As a parent I can understand her sadness at her child being on the other side of the world but blaming it on a person who took a job her daughter didn’t want is simply nonsense.

It is genuinely understandable though that people who experience large migration into an area they are living in will find this an utter alteration to their daily life.

It is alright the leafy suburbs dismissing every concern or worry as that of knuckle dragging racists. People sometimes just don’t know what is going on.

We have seen here how badly the government communicates and how this leaves a void for bad actors to spread lies and disinformation and hostility.

I grew up in an immigrant area and on an immigrant street and I can wonder how those older English people must have felt when their streets became increasingly Irish. It was a big change for them, wasn’t it?

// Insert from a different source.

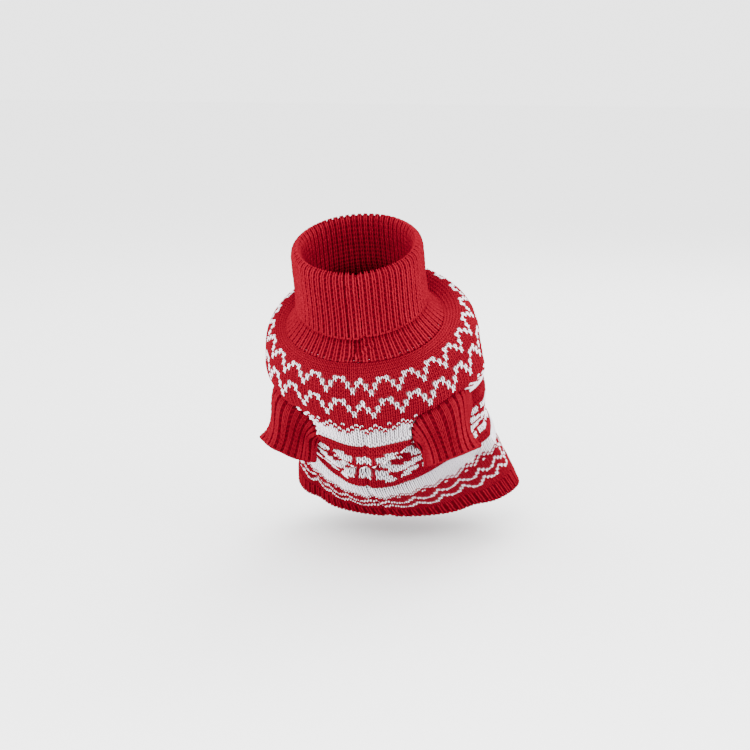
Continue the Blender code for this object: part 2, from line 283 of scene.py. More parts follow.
# Knit columns: their places and width as shares of a rib, and their row height
#   places  width  row_height
RIB_COLUMNS = {
    "collar": ((0.0,), 1.0, 3.2),
    "sleeve": ((-0.15, 0.15), 0.32, 3.0),
    "hem": ((0.0,), 1.0, 3.2),
}
# They stop short of a free edge; the collar's outer ones end under the flap
EDGE_MARGIN = 0.4
COLLAR_KNIT_START = 0.2
COLLAR_OUTER_END = 26.0
# Loops along the free edges; LOOP's start and end are shares of their pitch
#   loops_a_rib  low  size
EDGE_CHAINS = {
    "collar": (2, -0.5, 0.8),
    "sleeve": (3, -0.4, 1.1),
    "hem": (2, -0.5, 0.9),
}
CHAIN_MARGIN = 0.3
#   start  end  spread  close  half_width  high
LOOP = (-0.10, 1.25, 0.45, 0.2, 0.62, 1.5)

# Pale yarn in the small holes at the neck joint
#   mean  deviation
EYELET_STATION = (1.3, 0.15)
EYELET_LEAN = (0.0, 0.08)
EYELET_WHITE = (0.55, 0.25)
EYELET_WHITE_LIMITS = (0.1, 0.9)
#   length  half_width  high
EYELET = (1.35, 0.486, 1.05)

# The body's ground: rows and columns of its grid, and its lifts off the cloth
BODY_GROUND_GRID = (132, 2 * BODY_COLUMNS)
BODY_GROUND_LIFTS = (0.25, -1.15)
# How white the ground is, and how much painted shade darkens it: amid white stitches, in a
# ring, under other white ones and under red ones
#   white  deep
GROUND_LOOKS = ((0.75, 0.74), (0.6, 0.93), (0.0, 0.5), (0.0, 0.35))
# White yarn carried behind red stitches, and the painted shade laid evenly over the ribs'
# ground
FLOAT_WHITE = 0.8
FURROW_PAINTED_SHADE = 0.28

# ---------- yarn colours and tones
RED = (0.195, 0.0045, 0.013)
WHITE = (0.98, 0.92, 1.0)
# Painted shade at a yarn's sides: how much darker red and white yarn is there, and where
# across it that starts
EDGE_PAINTED_SHADES = (0.65, 0.22)
EDGE_RANGE = (0.4, 1.0)
# The usual spread of the noises and of the legs' tones
NOISE_RANGE = (0.3, 0.7)
LEG_RANGE = (-2.5, 2.5)
# Darkest and lightest tones: of the yarn by its leg, its twist (painted shade between plies),
# fibres and broad clouds, and of the ground by its bumps (painted shade, darker between bumps
# and dark overall behind the stitches), its fibres and its painted shade
LEG_TONES = (0.84, 1.14)
TWIST_PAINTED_SHADE_TONES = (0.88, 1.05)
FIBRE_TONES = (0.86, 1.10)
CLOUD_TONES = (0.93, 1.06)
BODY_BUMP_AND_SHADE_TONES = (0.36, 0.72)
RIB_BUMP_AND_SHADE_TONES = (0.34, 0.62)
GROUND_FIBRE_TONES = (0.84, 1.10)
PAINTED_SHADE_TONES = (1.0, 0.12)
# The yarn's twist: its turn in radians a millimetre, slant across, and spread of starts
TWIST_TURN = 4.6
TWIST_SLANT = 1.5
TWIST_STARTS = 10.0
# How far the ground's bumps arch from column to column, in radians
BUMP_ARCH = 1.1
#   scale  detail  roughness
YARN_FIBRES = (1600.0, 3.0, 0.7)
GROUND_FIBRES = (1300.0, 3.0, 0.7)
CLOUDS = (26.0, 2.0, 0.5)
ROUGHNESS = 0.9
# Relief: shares of the twist and fibres in it, its strength, and its height in metres
#   twist  fibre  strength  distance
YARN_RELIEF = (0.55, 0.6, 0.55, 0.00022)
#   fibre  strength  distance
GROUND_RELIEF = (0.3, 0.8, 0.0008)

# ---------- camera and lights, in metres and degrees
#   azimuth  elevation  distance  lens
CAMERA = (12.0, 10.0, 1.5, 105.9)
#   right  down
CAMERA_SHIFT = (0.0025, 0.0276)
FLOOR_Z = -0.165
FLOOR_REACH = 6.0
FLOOR_COLOUR = (0.95, 0.95, 0.95, 1.0)
WORLD_STRENGTH = 3.1
LIGHT_TARGET = (0.0, 0.0, -0.05)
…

Not that I make allowances for the prejudice my parents faced but I do see that in those areas where it takes place immigration can cause challenges.

Wasn’t Brexit because those who had no direct experience of the changes wrought by immigration, in their workplace and home areas, talked down to those who did?

Of course, anti-migrant bigotry is always nonsensical.

The immigrant, remember, is always getting all the social welfare benefits that exist, and those that don’t, and is taking all the jobs, all while being lazy and feckless. Some gymnast the immigrant.

Those of us who come from immigration have looked sadly on at the rising discourse around immigration.

We have watched as people of privilege, people who have had all the advantages society can offer, family wealth, private education, economic privilege, societal access, have used any issues there might be around immigration to endanger the most vulnerable people a society has.

People with so, so, much resenting those with so little.

Anti-immigration sentiment seems such a dereliction of the human spirit, such a hardening of the heart against those most in need, that it is hard not to respond without despair.

But then those of us from immigration, from immigrant families, those who come from those who founded this very newspaper, those disadvantaged Irish who emigrated with nothing, only desiring a better life for their families, we know the truth about immigration.

Beyond the headlines and the demonising we know what immigration is.

We know that it is just people, good, bad, indifferent, people. That is all it is.

When they say island of strangers don’t forget that we were those strangers not so long ago and just because they say they like us now it’s only so they can dislike someone else.